Başkandan…
Yeditepe Fatih 9. Sayı – 1 Mart 2023
Saygıdeğer İstanbullular
İstanbul’un değerlerini, saklı kalmış güzelliklerini sizlerle buluşturan Yeditepe Fatih’in dokuzuncu sayısından hepinize gönül dolusu selamlarımı sunarım. Ne mutlu, 2023’e, Cumhuriyet’imizin yeni çağına, büyük umutlarla Türkiye Yüzyılı vizyonuyla girdik. Yeni yılın hepimize huzur, refah ve esenlik getirmesini; şanlı tarihimize, güzel ülkemize, aziz milletimize yaraşır hizmet ve yatırımlara vesile olmasını dilerim.
Elbette, Fatih’teki hizmet maratonumuz hız kesmeden devam edecek. Kültür sanata dair projelerimiz, yeni yılda gerçekleşmeyi bekleyen atılımların önemli bir parçasını oluşturacak. Yeri gelmişken söyleyeyim, 2023’e mutluluk veren, motive edici bir haberle başladık. Kültür sanat alanında dağıttığı ödüllerle yaklaşık son yarım asra damgasını vuran Türkiye Yazarlar Birliği tarafından 2022 Yılının Kültürel Belediyecilik Ödülü’ne layık görüldük. Eskilerin güzel bir sözü vardır: “Marifet iltifata tabidir” Gerçekten de ilim, sanat, hüner takdir edilmediği yerden çekilir gider. Şehrin tarihini, güzelliklerini yaşatmak da bir bakıma böyle bir çabaya bağlıdır. Belediye olarak başından beri biz de kültürel yaklaşımımızı şehrimize hissettiğimiz derin şükran duygusuyla temellendirdik.
Bu doğrultuda İstanbul’un bilgi ve irfanla yazılmış tarihine, kültürüne hayranlık ve minnet duygusuyla dokunuyor, yaşatmaya çalışıyoruz. Elinizdeki dergi, işte böyle bir çabanın ürünü; zengin, renkli içeriğiyle yayın hayatını sürdürüyor. Bu sayının ana temasını Suriçi İstanbul’unun bir süsü, özlemi ve nimeti olan su oluşturuyor.

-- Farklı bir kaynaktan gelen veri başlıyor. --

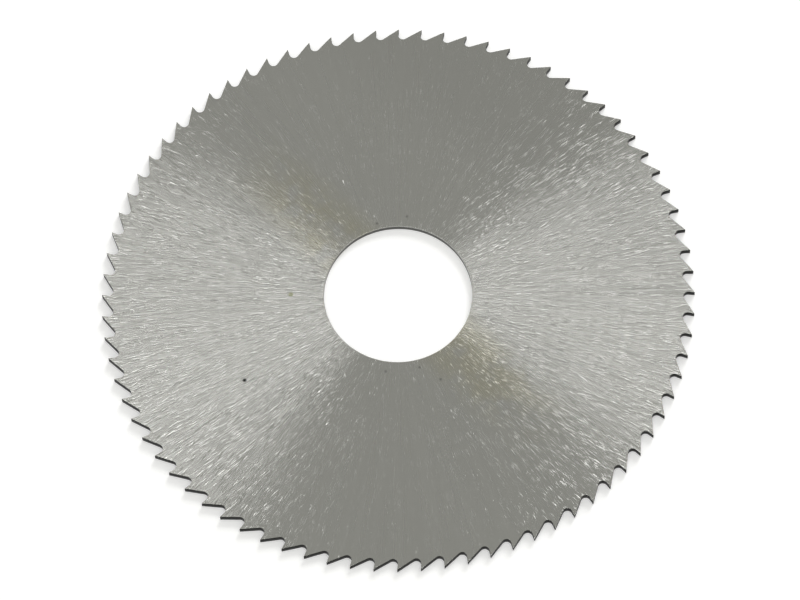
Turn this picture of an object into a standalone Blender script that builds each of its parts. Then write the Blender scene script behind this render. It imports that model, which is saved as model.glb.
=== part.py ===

Bilindiği üzere, Marmara’nın maviliğiyle çevrelenmiş yarımada tarih boyunca ticaret yollarının kesiştiği canlı bir merkezdi. Ortaçağ’ın en büyük limanı İstanbul’daydı. Dünyanın türlü zenginliklerinin aktığı limanları sayesinde şehir dünyaya hükmeden imparatorluklara başkent oldu. Ancak İstanbul, ilginç bir şekilde yaşamın vazgeçilmez ihtiyacı içme suyuna kavuşma özlemiyle de yandı durdu. Dâhiyane mühendislik inşaatlarıyla suyun şehre taşınarak depolanması; mahallelere, sokaklara, evlere dağıtılması, şaheser su yapılarının imarıyla birlikte dillere destan eşsiz bir su medeniyetini ortaya çıkardı.
Suriçi’nin kadim sokaklarında her şeyin sudan yaratıldığına iman eden, varlığı su gibi aziz kılmayı amaçlayan bir medeniyetin anıtları yükseliyor. Günümüzde de gündelik yaşamdan edebiyata, sanata, suyun hayatımıza nakşettiği izler kendini hemen her yerde gösteriyor. Elinizdeki sayıda özenle hazırlanmış yazı ve söyleşiler aracılığıyla, suyun hayatımızda açtığı izlerin güzel örnekleriyle buluşacağınızdan eminim.
Dergimizde diğer konulardaki çalışmalar da yaşadığımız şehrin daha yakından tanımanız, değerli şahsiyetleriyle tanışabilmeniz açısından oldukça değerli. Başından sonuna zevkle okuyacağınıza inanıyorum. Yeni bir sayıda yeniden görüşebilmek dileğiyle, hoşça kalın.